There is nobody to welcome us, so we held each other’s arm and simulated an epic arrival:“Here they arrive, the great adventurers Guillaume and Geoffrey, went all the way to the top of the Pico and back down safe and sound! Woop woop!”
One last hug to the man who helped me get through this amazing adventure. The emotion is there. It was for both of us, the toughest challenge of our lives. But together, we went through this and can now proudly say that we climbed “El Pico de Orizaba”.
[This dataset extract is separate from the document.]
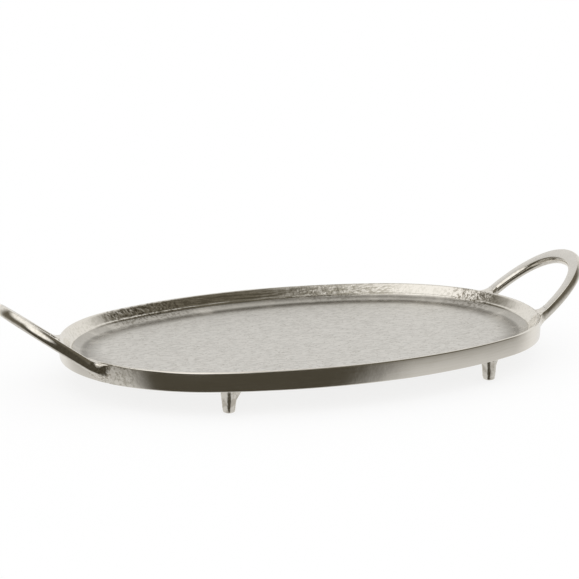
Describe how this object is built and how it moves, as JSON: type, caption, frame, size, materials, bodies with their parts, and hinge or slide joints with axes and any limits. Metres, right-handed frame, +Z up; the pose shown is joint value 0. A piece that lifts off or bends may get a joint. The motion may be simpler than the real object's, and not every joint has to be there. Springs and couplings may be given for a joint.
{
  "type": "serving tray",
  "caption": "Oval cast metal serving tray with a raised sloping rim, two upturned loop handles and short tapered feet.",
  "frame": {"origin": "on the table under the middle of the dish, level with the tips of the feet", "axes": "+Z up, +X along the tray towards the right-hand handle, +Y across the tray towards the rear"},
  "size_m": [0.6346, 0.34, 0.091],
  "materials": {
    "dish_nickel": "raw nickel-toned casting, brushed band, mottled rim and fine-grained matte floor",
    "handle_nickel": "satin upper face with smoother polished edges",
    "foot_nickel": "rough as-cast, lightly polished",
    "handle_weld_nickel": "dressed smooth and polished with the rim",
    "foot_weld_nickel": "rough dressed weld metal"
  },
  "bodies": {
    "root": {"tray_body": "dish_nickel", "handle_left": "handle_nickel", "handle_right": "handle_nickel", "foot_front_left": "foot_nickel", "foot_front_right": "foot_nickel", "foot_rear_left": "foot_nickel", "foot_rear_right": "foot_nickel", "handle_weld_left_front": "handle_weld_nickel", "handle_weld_left_rear": "handle_weld_nickel", "handle_weld_right_front": "handle_weld_nickel", "handle_weld_right_rear": "handle_weld_nickel", "foot_weld_front_left": "foot_weld_nickel", "foot_weld_front_right": "foot_weld_nickel", "foot_weld_rear_left": "foot_weld_nickel", "foot_weld_rear_right": "foot_weld_nickel"}
  },
  "joints": []
}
In this attempt of an adventure, I accepted my limits, I then found the motivation through a nice guy who now is a friend and went past my own limits. I can only encourage you to follow you dreams and do the things that you love. No matter how hard the challenge in front of you is. Adventure is an ultimate life hack and the connection with the nature always makes you feel better. Adventure can be found anywhere, so go out there find an adventure and go for it! Believe in yourself and be positive. This way you will succeed in the craziest challenges that you never thought you would be able to take up.